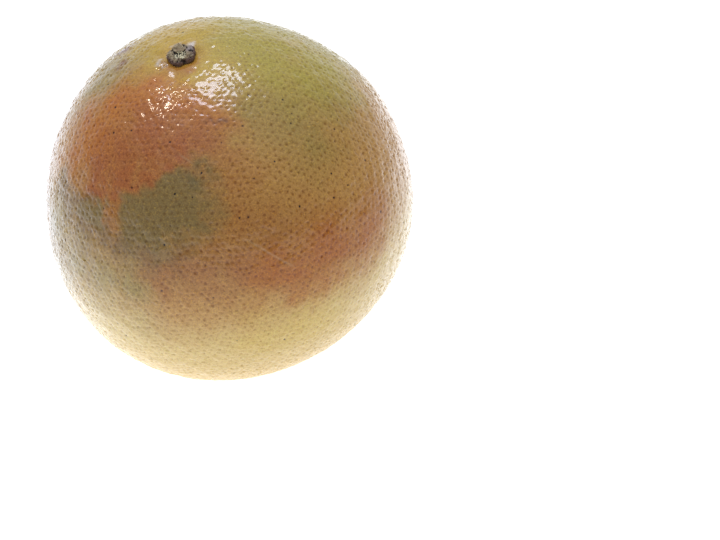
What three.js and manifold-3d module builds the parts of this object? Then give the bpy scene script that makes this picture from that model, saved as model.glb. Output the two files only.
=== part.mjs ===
// A whole ripe grapefruit, as it rests on the small flat spot under it. Two solids:
//   fruit  the whole fruit in its peel: nearly round, with a shallow basin round the stem end,
//          a small dent at the blossom end and a few low, broad swellings
//   calyx  the dried, five-lobed button that stays in the basin when the fruit is picked,
//          with the broken stump of the stalk in its middle
// Millimetres, +Z up. The origin lies on the resting plane, under the middle of the fruit.
// The fruit leans: its own axis, from blossom end to stem end, is tipped away from +Z.
import * as THREE from "three";
import { mergeVertices } from "three/addons/utils/BufferGeometryUtils.js";
import Module from "manifold-3d";

const wasm = await Module();
wasm.setup();

const degree = Math.PI / 180;

// Driving dimensions
const meanRadius = 52.2; // the fruit before its swellings
const polarFlattening = 0.012; // how much shorter than wide it is, as a share of the radius
const lean = { tilt: 14.8 * degree, heading: -149.8 * degree }; // heading is measured from +X
const restingSink = 0.6; // how deep the round underside is flattened where it rests

// Broad, low swellings of the whole body, placed round the fruit's own axis.
const swellings = [
  { longitude: -5, latitude: -18, rise: 1.75, spread: 38 },
  { longitude: 112, latitude: 53, rise: 1.75, spread: 38 },
  { longitude: -147, latitude: -30, rise: 1.75, spread: 38 },
  { longitude: -81, latitude: 36, rise: 1.0, spread: 40 },
  { longitude: 99, latitude: -36, rise: 1.0, spread: 40 },
  { longitude: 24, latitude: 19, rise: 0.9, spread: 18 },
];

const stemBasin = { depth: 1.5, reach: 7.5 };
const stemCollar = { rise: 0.35, radius: 6.2, width: 1.8 }; // the peel puffs up round the calyx
const blossomDent = { depth: 0.9, reach: 4.5 };
const stemRibs = { count: 7, depth: 0.22, start: 7, end: 34 }; // faint creases; start and end in mm

const calyxShape = {
  gap: 0.35, // left free between the calyx and the peel
  discRadius: 3.65,
  lobeCount: 5,
  lobeReach: 0.45, // how far a lobe stands out past the disc
  longLobe: { bearing: 100 * degree, reach: 0.5, spread: 0.5 }, // one lobe is longer; spread in radians
  lobesStart: 0.4, // share of the reach past which the outline is lobed
};
// Half of the calyx's section, from the middle of its underside to the middle of its top: distance
// out as a share of its reach, and height over its underside in mm. A lip stands round the pith.
const calyxSection = [
  [0, 0],
  [0.35, 0],
  [0.7, 0],
  [0.89, 0],
  [1, 0.45],
  [0.985, 1.15],
  [0.9, 1.7],
  [0.76, 1.9],
  [0.55, 1.75],
  [0.41, 1.75],
  [0.35, 2.05],
  [0.28, 2.05],
  [0.22, 1.65],
  [0, 1.65],
];

const fruitGrid = { around: 76, rings: 56, crowding: 0.3 };
const calyxSegments = 40;

// A direction in the fruit's own frame, stem end at +Z, from longitude and latitude in degrees.
function ownDirection(longitude, latitude) {
  const [lon, lat] = [longitude * degree, latitude * degree];
  return new THREE.Vector3(Math.cos(lat) * Math.cos(lon), Math.cos(lat) * Math.sin(lon), Math.sin(lat));
}

const stemDirection = new THREE.Vector3(
  Math.sin(lean.tilt) * Math.cos(lean.heading),
  Math.sin(lean.tilt) * Math.sin(lean.heading),
  Math.cos(lean.tilt),
);
const leaning = new THREE.Quaternion().setFromUnitVectors(new THREE.Vector3(0, 0, 1), stemDirection);

const bump = (distance, width) => Math.exp(-((distance / width) ** 2));

function smoothStep(from, to, value) {
  const t = THREE.MathUtils.clamp((value - from) / (to - from), 0, 1);
  return t * t * (3 - 2 * t);
}

// Distance from the fruit's centre to its skin along a direction: a slightly flattened sphere,
// plus the swellings, less the basin at the stem end and the dent at the blossom end.
function skinRadius(direction) {
  const polar = Math.acos(THREE.MathUtils.clamp(direction.z, -1, 1));
  const longitude = Math.atan2(direction.y, direction.x);
  const fromStem = meanRadius * polar;
  const fromBlossom = meanRadius * (Math.PI - polar);
  let radius = meanRadius * (1 - polarFlattening * direction.z ** 2);
  for (const swelling of swellings) {
    const middle = ownDirection(swelling.longitude, swelling.latitude);
    radius += swelling.rise * bump(direction.angleTo(middle), swelling.spread * degree);
  }
  radius -= stemBasin.depth * bump(fromStem, stemBasin.reach);
  radius += stemCollar.rise * bump(fromStem - stemCollar.radius, stemCollar.width);
  radius -= blossomDent.depth * bump(fromBlossom, blossomDent.reach);
  const ribbed =
    smoothStep(2, stemRibs.start, fromStem) * (1 - smoothStep(stemRibs.start, stemRibs.end, fromStem));
  radius -= stemRibs.depth * ribbed * (0.5 + 0.5 * Math.cos(stemRibs.count * longitude));
  return radius;
}

// Conversions for the boolean
function toSolid(geometry) {
  const bare = geometry.clone();
  bare.deleteAttribute("normal");
  bare.deleteAttribute("uv");
  const merged = mergeVertices(bare, 1e-4);
  return new wasm.Manifold(
    new wasm.Mesh({
      numProp: 3,
      vertProperties: merged.attributes.position.array,
      triVerts: new Uint32Array(merged.index.array),
    }),
  );
}

function toGeometry(solid) {
  const mesh = solid.getMesh();
  const geometry = new THREE.BufferGeometry();
  geometry.setAttribute("position", new THREE.BufferAttribute(mesh.vertProperties, 3));
  geometry.setIndex(new THREE.BufferAttribute(mesh.triVerts, 1));
  geometry.computeVertexNormals();
  return geometry;
}

// A ring's angle from the stem end, with the rings crowded towards both ends for the basin.
const ringAngle = (share) => Math.PI * share - fruitGrid.crowding * Math.sin(2 * Math.PI * share);

function buildFruit() {
  const profile = [];
  for (let ring = 0; ring <= fruitGrid.rings; ring++) {
    const polar = Math.PI - ringAngle(ring / fruitGrid.rings);
    const onAxis = ring === 0 || ring === fruitGrid.rings;
    profile.push(new THREE.Vector2(onAxis ? 0 : Math.sin(polar), Math.cos(polar)));
  }
  const geometry = new THREE.LatheGeometry(profile, fruitGrid.around);
  geometry.rotateX(Math.PI / 2); // the lathe's axis is Y, the fruit's own is Z
  const place = geometry.getAttribute("position");
  const point = new THREE.Vector3();
  for (let i = 0; i < place.count; i++) {
    point.fromBufferAttribute(place, i).normalize();
    point.multiplyScalar(skinRadius(point));
    place.setXYZ(i, point.x, point.y, point.z);
  }
  return geometry;
}

// How far the calyx reaches from its middle at a bearing: a disc, five lobes, one of them longer.
function calyxReach(bearing) {
  const { discRadius, lobeCount, lobeReach, longLobe } = calyxShape;
  const lobes = lobeReach * (0.5 + 0.5 * Math.cos(lobeCount * (bearing - longLobe.bearing)));
  const away = Math.atan2(Math.sin(bearing - longLobe.bearing), Math.cos(bearing - longLobe.bearing));
  return discRadius + lobes + longLobe.reach * bump(away, longLobe.spread);
}

// The section is carried round the calyx. Its underside follows the peel at each bearing.
function buildCalyx() {
  const { gap, discRadius, lobesStart } = calyxShape;
  const profile = calyxSection.map(([share, height]) => new THREE.Vector2(share, height));
  const geometry = new THREE.LatheGeometry(profile, calyxSegments);
  geometry.rotateX(Math.PI / 2);
  const place = geometry.getAttribute("position");
  const point = new THREE.Vector3();
  for (let i = 0; i < place.count; i++) {
    point.fromBufferAttribute(place, i);
    const share = Math.hypot(point.x, point.y);
    const bearing = Math.atan2(point.y, point.x);
    const lobed = smoothStep(lobesStart, 1, share);
    const out = share * THREE.MathUtils.lerp(discRadius, calyxReach(bearing), lobed);
    const polar = out / meanRadius;
    const direction = new THREE.Vector3(Math.cos(bearing), Math.sin(bearing), 0)
      .multiplyScalar(Math.sin(polar))
      .setZ(Math.cos(polar));
    const peelHeight = skinRadius(direction) * direction.z;
    place.setXYZ(i, out * Math.cos(bearing), out * Math.sin(bearing), peelHeight + gap + point.z);
  }
  return geometry;
}

// Resting pose
const fruitLeaning = buildFruit().applyQuaternion(leaning);
fruitLeaning.computeBoundingBox();
const extent = fruitLeaning.boundingBox;
const standing = new THREE.Vector3(
  -(extent.min.x + extent.max.x) / 2,
  -(extent.min.y + extent.max.y) / 2,
  -extent.min.z - restingSink,
);
fruitLeaning.translate(standing.x, standing.y, standing.z);

const slabSize = 4 * meanRadius;
const underTheSurface = new THREE.BoxGeometry(slabSize, slabSize, slabSize).translate(0, 0, -slabSize / 2);
const restingFruit = toGeometry(toSolid(fruitLeaning).subtract(toSolid(underTheSurface)));

const peelFinish = new THREE.MeshStandardMaterial({ color: 0xc78a45, roughness: 0.42, metalness: 0 });
const calyxFinish = new THREE.MeshStandardMaterial({ color: 0x5f5546, roughness: 0.85, metalness: 0 });

const fruit = new THREE.Mesh(restingFruit, peelFinish);
fruit.name = "fruit";

const calyx = new THREE.Mesh(buildCalyx(), calyxFinish);
calyx.name = "calyx";
calyx.quaternion.copy(leaning);
calyx.position.copy(standing);

const grapefruit = new THREE.Group();
grapefruit.add(fruit, calyx);
export default grapefruit;
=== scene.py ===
import math

import bpy
import numpy as np
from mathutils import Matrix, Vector


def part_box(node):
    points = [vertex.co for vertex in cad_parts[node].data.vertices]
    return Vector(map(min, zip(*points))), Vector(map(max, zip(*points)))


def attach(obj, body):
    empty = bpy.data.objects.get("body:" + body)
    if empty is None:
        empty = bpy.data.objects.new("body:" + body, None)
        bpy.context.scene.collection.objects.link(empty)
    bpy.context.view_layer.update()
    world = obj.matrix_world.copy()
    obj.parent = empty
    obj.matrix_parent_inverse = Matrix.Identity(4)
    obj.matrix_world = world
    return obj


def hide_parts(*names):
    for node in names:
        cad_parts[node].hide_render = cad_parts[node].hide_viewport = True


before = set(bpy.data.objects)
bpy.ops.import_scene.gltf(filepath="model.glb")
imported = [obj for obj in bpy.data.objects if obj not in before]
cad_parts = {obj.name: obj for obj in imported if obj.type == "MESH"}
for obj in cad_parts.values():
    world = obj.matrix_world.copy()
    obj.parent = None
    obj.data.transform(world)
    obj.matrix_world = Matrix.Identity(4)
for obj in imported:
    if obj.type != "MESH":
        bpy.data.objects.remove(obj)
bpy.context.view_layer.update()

print("frame loaded, with the nodes", ", ".join(sorted(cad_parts)))

millimetre = 0.001


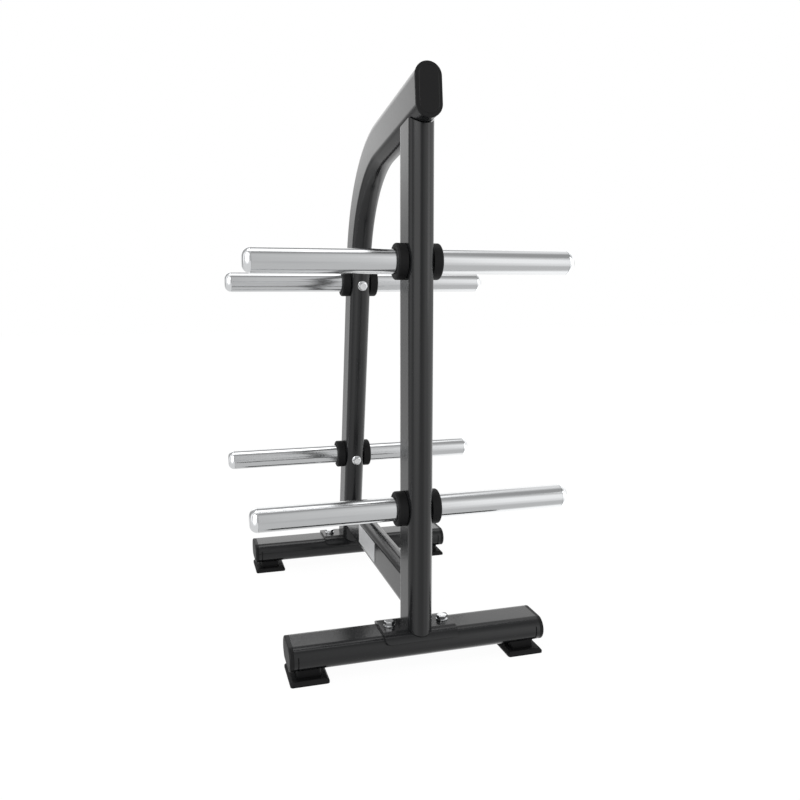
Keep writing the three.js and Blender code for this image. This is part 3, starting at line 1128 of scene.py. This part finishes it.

□ □ □ □ □

▸ Your objective: Proceeding from the line containing "const fruit = new" through the line containing "points = [vertex.co", transcribe the lines above exactly, both end lines included.

▸ The solution:
const fruit = new THREE.Mesh(restingFruit, peelFinish);
fruit.name = "fruit";

const calyx = new THREE.Mesh(buildCalyx(), calyxFinish);
calyx.name = "calyx";
calyx.quaternion.copy(leaning);
calyx.position.copy(standing);

const grapefruit = new THREE.Group();
grapefruit.add(fruit, calyx);
export default grapefruit;
=== scene.py ===
import math

import bpy
import numpy as np
from mathutils import Matrix, Vector


def part_box(node):
    points = [vertex.co for vertex in cad_parts[node].data.vertices]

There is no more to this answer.